= Bernie S =

American hacker

Bernie S. (born Edward Cummings) is a computer hacker living in Philadelphia, Pennsylvania. He was a regular panelist on the WBAI radio show Off the Hook. In 2001 he appeared in Freedom Downtime, a documentary produced by 2600 Films.

==Confiscation==
In 1995, the police department of Haverford Township, Pennsylvania happened upon what they believed to be a drug transaction. However, upon looking closer, they discovered Bernie and others were actually buying and selling crystals used in crystal radio and other technological applications. The police who responded were not knowledgeable about technology or computers, which led them to confiscate all the crystals as suspicious materials along with some reading material such as The Whole Spy Catalog.

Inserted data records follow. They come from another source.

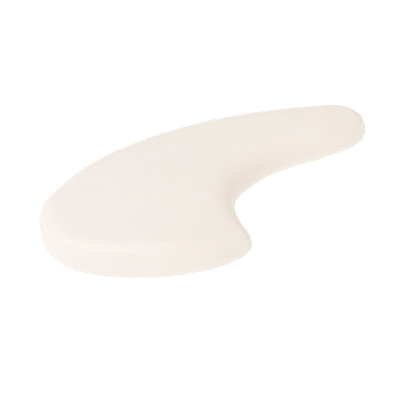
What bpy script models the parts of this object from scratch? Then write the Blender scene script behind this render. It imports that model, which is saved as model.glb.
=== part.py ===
"""A silicone toe separator: one soft moulding that lies on its flat sole.

The thick body goes between two toes. The notch seats the web of skin between them, the lobe closes the notch
on one side, and the arm lies along the foot on the other side and keeps the separator from turning.

Metres, +Z up. +X runs from the nose of the body to the tip of the arm, and +Y from the front flank to the
back edge. The origin is at the middle of the moulding's plan, on the plane of the sole.
"""

import math
from collections import namedtuple

import bmesh
import bpy
import numpy as np
from mathutils import Vector

MM = 0.001

# Body: the thick part between the toes.
BODY_LENGTH = 35.6 * MM  # nose to the bottom of the notch
BODY_DEPTH = 38.9 * MM  # front flank to the back edge, beside the notch
BODY_THICKNESS = 7.1 * MM  # sole to the top near the body's edge
CROWN_RISE = 1.5 * MM  # how much the top swells in the middle of the body

# Notch and lobe.
NOTCH_RADIUS = 7.4 * MM
NOTCH_SETBACK = 16.4 * MM  # front flank to the notch's centre
LOBE_RADIUS = 2.8 * MM
LOBE_FLANK = 1.6 * MM  # straight stretch from the notch's round to the lobe's round
LOBE_BEARING = math.radians(235.0)  # of the lobe's centre, seen from the notch's centre
LOBE_DROP = 1.4 * MM  # how much lower the top is over the lobe
LOBE_DROP_SPREAD = 8.0 * MM

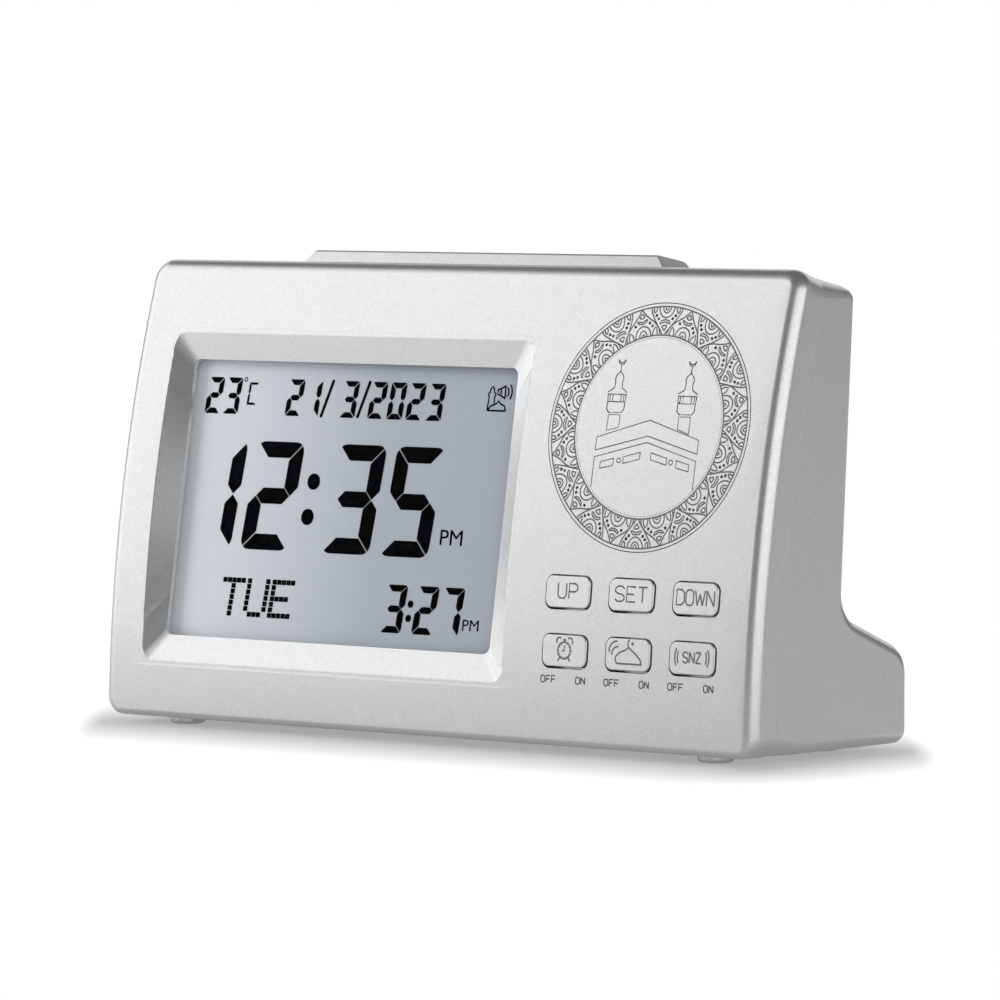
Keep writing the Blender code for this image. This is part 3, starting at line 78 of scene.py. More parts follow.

After the United States Secret Service inquired about the seized equipment, Special Agent Thomas Varney informed local police that some of the equipment was for illicit purposes only. Bernie was subsequently arrested and charged with possession of a non-working RadioShack Red box (phreaking) tone phone dialer. Additional materials were seized and never returned.

==Criminal complaint==
Charges were filed against Edward E. Cummings (case number 95-320) in the United States District Court for the Eastern District of Pennsylvania. The charges were for the possession of a speed dialer, an IBM Thinkpad laptop, and computer discs which could be used for unauthorized telecommunications access. The Grand Jury convened on March 13, 1995, and Bernie S's trial was scheduled for September 8, 1995. Varney labeled Bernie S a danger to society for having too much information, due to the publishing by 2600 Films and Bernie S of Secret Service offices locations, phone numbers, and radio frequencies, along with photos and codes.

==Imprisonment==
On September 7, 1995, Bernie S. pleaded guilty to possession of technology which could be used in a fraudulent manner. He was released on October 13, 1995. In January 1996, he was arrested for tampering with evidence, a violation of the conditions set for his probation. In March 1996, he received a sentence of 6 to 24 months.

While awaiting a parole hearing, he was charged by Bucks County, Pennsylvania prison officials with misuse of the telephone system when he received a call from Rob Bernstein, a reporter for Internet Underground. The charges could have added as much as nine months to his sentence. Bernie S. appealed the decision, and he filed a grievance for harassment and intimidation against the prison. While awaiting his release on parole, he was moved to a high-security facility, where he was attacked by a fellow inmate and suffered a broken arm and jaw.

After a letter writing campaign, a telephone campaign, and a physical demonstration outside the prison where he was housed, on September 13, 1996 Bernie S. was released on parole.